A great-grandmother only discovered her father’s identity when she was 99 years old despite the pair living in neighbouring towns.
Marianne Stacey, from Deal, only learnt the truth of her parentage after her daughter spent eight years researching the family tree, as well as taking a DNA test.
The fascinating story emerged during her 100th birthday, a slightly more toned-down affair than her 70th, which she celebrated by flying her plane in a loop-the-loop.
The mum-of-three, who now has five grandchildren and two great-grandchildren, was born in London on Bonfire Night in 1923.
At the age of three, for reasons unknown, Marianne was given up for adoption and taken to Hampshire to be raised by her adoptive parents.
When she relocated to Deal at the age of 45, little did she know that she was now less than an hour away from where her birth father had spent his last days, in north Kent.
But it wasn’t until Marianne was 99, that her daughter Caroline discovered the identity of her grandfather after eight years of research and DNA testing.
Caroline then found out that Marianne’s long-lost father’s grave – he had died in 1953 – was just a short car ride away and they chose to take the trip to pay their respects.
Through Caroline’s research, they also discovered similarities between Marianne and her father, in particular them both choosing vegetarian diets.
Marianne’s daughter Harriet Fox, 58, said: “It took my sister eight years of research to find my mother’s father.
“Eventually through DNA testing as well, she managed to trace her birth father who she obviously never knew.
“It’s quite extraordinary because he lived and died only about an hour from here and it’s only by chance that she ended up in Deal.
“Unfortunately she has got vascular dementia so her understanding of things is slightly skewed, she certainly knows who he is and we went to see his grave and she’s intrigued by it.
“I think in a way it's given her some closure because she’s always had that element of wondering who he was.
“It’s very interesting, I can see lots of traits possibly that have come down to her that are very similar. It seems they had similar ideas, mum is a vegetarian and he was a vegetarian, in those days when that was quite a significant thing.
“Obviously he wanted to do the right thing by people and cared for people and that’s exactly what mum does. Everything mum has done has involved looking after people; she’s done foster caring, been a tutor and a teacher.
“So she’s always looked after people and he went from being a lawyer to a doctor so that’s a similar sort of ethos.
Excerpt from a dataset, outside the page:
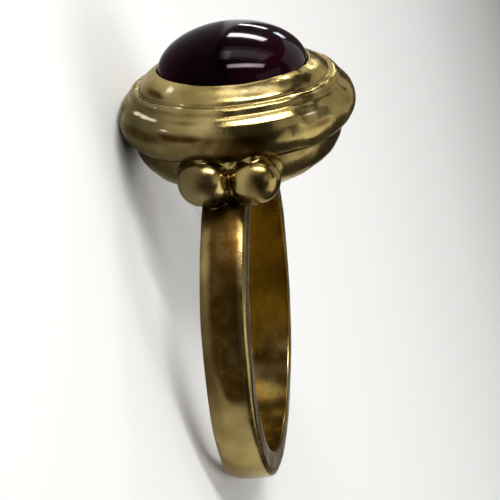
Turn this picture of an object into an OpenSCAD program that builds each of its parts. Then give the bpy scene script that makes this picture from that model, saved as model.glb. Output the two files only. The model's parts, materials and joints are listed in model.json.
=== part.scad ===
// Bezel set ring: a gold band, a round stepped head and a garnet cabochon.
// Each piece is drawn upright, with the finger along Y and the stone up Z, about the centre of the
// finger hole. lay_down() then lays the ring on its side, as it rests on a table.

/* [Band] */
// Inner diameter of the band
finger_hole_d = 17; // [16.5:0.1:18]
// Width of the band along the finger
band_w = 2.45; // [2:0.05:3]
// Thickness of the band at its two edges
band_edge_t = 1.2; // [1:0.1:1.6]
// Rise of the domed outer face above the edges
band_crown = 0.3; // [0.2:0.05:0.5]

/* [Stone] */
// Diameter of the cabochon at its girdle
stone_d = 8.32; // [8.2:0.02:8.5]
// Height of the dome above the girdle
dome_h = 2.4; // [2.2:0.05:2.6]
// Height of the straight part under the girdle
girdle_h = 0.9; // [0.7:0.1:1]
// Space between the stone and its seat
stone_gap = 0.05; // [0.03:0.01:0.1]

/* [Head] */
// Height of the lip above the finger hole
lip_h = 6.2; // [6.1:0.05:6.3]
// How far the lip rises over the girdle of the stone
lip_cover = 0.25; // [0.2:0.01:0.4]
// Thickness of the lip at its top
lip_t = 0.19; // [0.15:0.01:0.3]
// Height of the sloping collar
collar_h = 0.68; // [0.6:0.02:0.76]
// Diameter of the collar at its foot
collar_foot_d = 10.56; // [10.4:0.02:10.7]
// Diameter of the round wire that is laid on the moulding
wire_d = 0.68; // [0.6:0.02:0.72]
// How far the wire stands proud of the moulding
wire_rise = 0.15; // [0.1:0.01:0.2]
// Diameter of the big rounded moulding at its widest
bulge_d = 13.2; // [13:0.05:13.4]
// Radius of the moulding's round section
bulge_r = 1.58; // [1.54:0.02:1.62]
// Drop from the lip to the middle of the moulding
bulge_drop = 2.4; // [2.36:0.02:2.44]
// Drop from the lip to the lower edge of the moulding
skirt_drop = 3.7; // [3.6:0.05:3.75]
// Diameter of the lower bowl where it leaves the moulding
bowl_d = 11.6; // [11.3:0.1:11.7]
// Depth of the lower bowl, before the finger hole cuts it
bowl_depth = 3.2; // [3.1:0.1:3.4]
// Wall of the hollow head
head_wall = 0.8; // [0.6:0.1:1]
// How far the head sits off the middle of the band, along the finger
head_offset = 0.41; // [0:0.01:0.5]

/* [Granules] */
// Diameter of each granule
granule_d = 2.5; // [2.3:0.1:2.6]
// Distance between the middles of the two granules of a pair
granule_pitch = 2.88; // [2.8:0.02:3]
// Distance of each granule from the axis of the finger hole
granule_reach = 11.35; // [11.2:0.05:11.4]
// Angle of each pair above the middle of the band
granule_angle = 60.5; // [59.5:0.5:62]
// How far each pair sits off the middle of the band, along the finger
granule_offset = 0.51; // [0.4:0.01:0.6]
// Diameter of the solder between the two granules
solder_d = 1.5; // [1.3:0.1:1.8]
// Diameter of the solder that ties each granule to the band
foot_d = 1.9; // [1.7:0.1:2]

/* [Hidden] */
$fn = 128;

gold = [0.80, 0.66, 0.30];
garnet = [0.20, 0.02, 0.07];

hole_r = finger_hole_d / 2;
edge_r = hole_r + band_edge_t;
outer_r = edge_r + band_crown;
// Depth by which shapes that are joined or cut run into each other
overlap = 0.1;
// Radius of the arc that domes the outer face
crown_r = (pow(band_w / 2, 2) + pow(band_crown, 2)) / (2 * band_crown);

lip_z = hole_r + lip_h;
collar_z = lip_z - collar_h;
// The neck under the collar, seen only as the groove
neck_inset = 0.15;
neck_h = 0.4;
neck_r = collar_foot_d / 2 - neck_inset;
neck_z = collar_z - neck_h;
bulge_c = bulge_d / 2 - bulge_r;
bulge_z = lip_z - bulge_drop;
wire_angle = 69;
wire_reach = bulge_r + wire_rise - wire_d / 2;
wire_c = bulge_c + wire_reach * cos(wire_angle);
wire_z = bulge_z + wire_reach * sin(wire_angle);
skirt_z = lip_z - skirt_drop;

girdle_z = lip_z - lip_cover;
seat_z = girdle_z - girdle_h - stone_gap;
// Radius of the stone at the height of the lip
mouth_r = stone_d / 2 * sqrt(1 - pow(lip_cover / dome_h, 2));
lip_r = mouth_r + stone_gap + lip_t;
// The ledge that carries the stone, and the hollow under it
ledge_t = 0.4;
ledge_r = 3.5;
hollow_r = 4.8;

// How far the solder sits inside the granules, and inside the edges of the band
foot_drop = 0.75;
foot_inset = 0.2;
solder_drop = 0.2;
foot_reach = granule_reach - foot_drop;
foot_pitch = band_w - 2 * foot_inset;
solder_reach = granule_reach - solder_drop;

// The ring lies on the moulding and on the lower edge of the band's far side
contact_y = bulge_c - head_offset - band_w / 2;
contact_z = bulge_z + edge_r;
lean = atan2(contact_y, contact_z) + asin(bulge_r / norm([contact_y, contact_z]));
rest_z = band_w / 2 * cos(lean) + edge_r * sin(lean);
// Reach of the dome one way along the table, and of the band the other way
dome_reach = girdle_z * cos(lean) - head_offset * sin(lean)
  + norm([stone_d / 2 * sin(lean), dome_h * cos(lean)]);
band_reach = (outer_r - crown_r) * cos(lean) + crown_r;
middle_y = (dome_reach - band_reach) / 2;

module lay_down() {
  translate([0, middle_y, rest_z]) rotate([90 - lean, 0, 0]) children();
}

module off_centre(offset) {
  translate([0, offset, 0]) children();
}

module across_finger(r, length) {
  rotate([90, 0, 0]) cylinder(r = r, h = length, center = true);
}

module both_shoulders() {
  children();
  mirror([1, 0, 0]) children();
}

module both_sides(pitch) {
  translate([0, pitch / 2, 0]) children();
  translate([0, -pitch / 2, 0]) children();
}

module band() {
  rotate([90, 0, 0]) rotate_extrude() intersection() {
    translate([hole_r - overlap, -band_w / 2]) square([band_edge_t + band_crown + 2 * overlap, band_w]);
    translate([outer_r - crown_r, 0]) circle(r = crown_r);
  }
}

// Half section of the stone, grown all round
module stone_outline(grow) {
  intersection() {
    translate([0, girdle_z]) scale([stone_d / 2 + grow, dome_h + grow]) circle(r = 1);
    translate([0, girdle_z]) square([stone_d, dome_h * 2]);
  }
  translate([0, girdle_z - girdle_h - grow]) square([stone_d / 2 + grow, girdle_h + grow]);
}

module collar_outline() {
  polygon([
    [0, neck_z],
    [neck_r, neck_z],
    [neck_r, collar_z],
    [collar_foot_d / 2, collar_z],
    [lip_r, lip_z],
    [0, lip_z]
  ]);
}

module moulding_outline() {
  intersection() {
    union() {
      translate([bulge_c, bulge_z]) circle(r = bulge_r);
      translate([0, skirt_z]) square([bulge_c, neck_z + overlap - skirt_z]);
    }
    translate([0, skirt_z]) square([bulge_d, skirt_drop]);
  }
}

// The lower bowl is half an ellipse, shrunk all round by a wall
module bowl_outline(wall) {
  intersection() {
    translate([0, skirt_z]) scale([bowl_d / 2 - wall, bowl_depth - wall]) circle(r = 1);
    translate([0, skirt_z - bowl_depth]) square([bulge_d, bowl_depth]);
  }
}

module head() {
  rotate_extrude() {
    collar_outline();
    translate([wire_c, wire_z]) circle(d = wire_d);
    moulding_outline();
    bowl_outline(0);
  }
}

// The hollow under the stone follows the bowl and stops short of the finger hole
module hollow() {
  difference() {
    off_centre(head_offset) rotate_extrude() {
      bowl_outline(head_wall);
      translate([0, skirt_z - overlap]) square([hollow_r, seat_z - ledge_t - skirt_z + overlap]);
    }
    across_finger(hole_r + head_wall, bulge_d);
  }
}

module stone_seat() {
  rotate_extrude() stone_outline(stone_gap);
  translate([0, 0, seat_z - 2 * ledge_t]) cylinder(r = ledge_r, h = 3 * ledge_t);
}

module granules() {
  both_shoulders() rotate([0, -granule_angle, 0]) {
    both_sides(granule_pitch) translate([granule_reach, 0, 0]) sphere(d = granule_d);
    both_sides(foot_pitch) translate([foot_reach, 0, 0]) sphere(d = foot_d);
    translate([solder_reach, 0, 0]) sphere(d = solder_d);
  }
}

module ring_body() {
  color(gold) lay_down() difference() {
    union() {
      band();
      off_centre(head_offset) head();
      off_centre(granule_offset) granules();
    }
    across_finger(hole_r, bulge_d);
    hollow();
    off_centre(head_offset) stone_seat();
  }
}

module stone() {
  color(garnet) lay_down() off_centre(head_offset) rotate_extrude() stone_outline(0);
}

ring_body();
stone();
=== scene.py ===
# Bezel set ring: yellow gold with a dark garnet cabochon, lying on its side on a pale table.
import json
import math

import bmesh
import bpy
from mathutils import Matrix, Vector, noise


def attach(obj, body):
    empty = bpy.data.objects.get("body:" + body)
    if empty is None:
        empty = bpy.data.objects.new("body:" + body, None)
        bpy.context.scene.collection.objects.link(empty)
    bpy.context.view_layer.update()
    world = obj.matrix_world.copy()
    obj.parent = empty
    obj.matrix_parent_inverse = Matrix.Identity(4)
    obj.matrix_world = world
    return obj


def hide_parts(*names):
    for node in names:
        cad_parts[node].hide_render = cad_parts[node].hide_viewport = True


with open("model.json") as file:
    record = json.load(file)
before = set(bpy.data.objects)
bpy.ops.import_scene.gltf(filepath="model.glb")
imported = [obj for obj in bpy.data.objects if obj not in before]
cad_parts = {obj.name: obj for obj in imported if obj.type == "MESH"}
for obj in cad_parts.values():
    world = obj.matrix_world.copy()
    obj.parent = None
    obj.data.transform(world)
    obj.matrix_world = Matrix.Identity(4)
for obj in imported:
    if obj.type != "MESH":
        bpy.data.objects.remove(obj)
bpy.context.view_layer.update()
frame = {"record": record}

# The ring's own frame has the finger along Y, the stone up Z, the near shoulder at +X, and the
# centre of the finger hole at the origin. It is in millimetres.
MM = 0.001
mount = frame["record"]["mounts"][0]
FINGER = Vector(mount["axis"]).normalized()
ACROSS = Vector((1, 0, 0))
STONE_UP = ACROSS.cross(FINGER)
TURN = Matrix((ACROSS, FINGER, STONE_UP)).transposed().to_4x4()
TO_ROW = Matrix.Translation(Vector(mount["pos_m"])) @ TURN @ Matrix.Scale(MM, 4)

# Sizes in the ring's frame. WIRE_C and BULGE_C are (distance from the head's axis, height).
HOLE_R = mount["dims"]["r_mm"]
# Distances from the finger's axis over which the wall of the hole gives way to the outside
HOLE_SKIN = (HOLE_R + 0.02, HOLE_R + 0.35)
BAND_W = 2.5
EDGE_R = HOLE_R + 1.2
OUTER_R = EDGE_R + 0.3
LIP_Z = HOLE_R + 6.2
COLLAR_Z = LIP_Z - 0.68
COLLAR_R = 5.28
WIRE_R = 0.34
WIRE_C = (5.54, 13.63)
BULGE_R = 1.58
BULGE_C = (5.02, LIP_Z - 2.4)
SKIRT_Z = LIP_Z - 3.7
BOWL_EDGE_R = 5.8
BOWL_DEPTH = 3.2
GIRDLE_Z = LIP_Z - 0.25
STONE_R = 4.16
DOME_H = 2.4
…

“He also did live a long life, I think he lived to the age of 90.”
Describing her mum, Harriet added: She is an extraordinary woman, I would say she has a very indomitable spirit.
“We thought when Dad died three years ago it would go one way or the other but she said ‘I’ve got to pull myself together and get on with life’ and that is exactly what she’s doing.”
Marianne’s first big adventure came after her heart was broken by a young doctor who called off their engagement. The then 27-year-old picked herself up and traveled to Cairo to teach English.
There she met her husband Jim. They married in 1953 and had three children, Victoria, Harriet and Caroline. They were together until his death in 2021.
Together they traveled around Europe before settling in Germany where Jim taught for the British Families Education Service, while Marianne ran a nursery for the teachers’ and officers’ children.
They returned to the UK in 1968 when Jim secured the job of headmaster at Deal Secondary School.
In her later years, Marianne was left a modest sum by an elderly neighbour who she had cooked a Sunday lunch for each week, which she decided to spend on flying lessons.
A lifelong goal was achieved at 67 when she learnt to fly solo and she’s very proud to have done a loop the loop on her 70th birthday.
Asked if she thought any other healthy habits kept her mother young, Harriet said: “Any healthy habits? No, I’d say far from. She is addicted to crisps and loves Malteasers.
“She loves chocolate. After lunch she and Dad would always have four squares of chocolate so I suppose she’s always limited herself but she certainly enjoyed her sherry.
“I think they must be good for you in small doses.”
Indeed, Marianne celebrated her birthday on November 5 by sharing 100 packs of ready salted crisps.
She said: “I feel quite privileged really because people seem to be amazed that anybody could live to be 100 although it takes no effort on my part.
“I think it's rather a lucky strike if you ask me.
“I always have had fireworks on my birthday.
“The most exciting thing I did in my life was to fly a plane and I loved doing that.
“When I was 70 I looped the loop with my plane and I’m sure that taking risks did keep me young along with my positive outlook on life.
“I traveled to lots of places in the world at different points in my life, mostly when I had a husband who was very keen on traveling.
“Recently I’ve gotten older and I haven’t traveled so much, I’m more likely to stay at home now I think.
“I’m grateful to all the people who have helped me to reach the age of 100.”
The family pulled out all the stops to celebrate Marianne’s milestone, with the help of Harriet’s postcode lottery win of more than £6,000 just days before the special day.
Three parties went ahead to celebrate the centenarian, first at Cin Cin Bar in Deal on Wednesday, then a big bash with all Marianne’s friends and family at Victoria & Barns Close Cricket Club in Walmer on Saturday.
On the day of her birthday she received her card from the King and a visit from Deal’s mayor.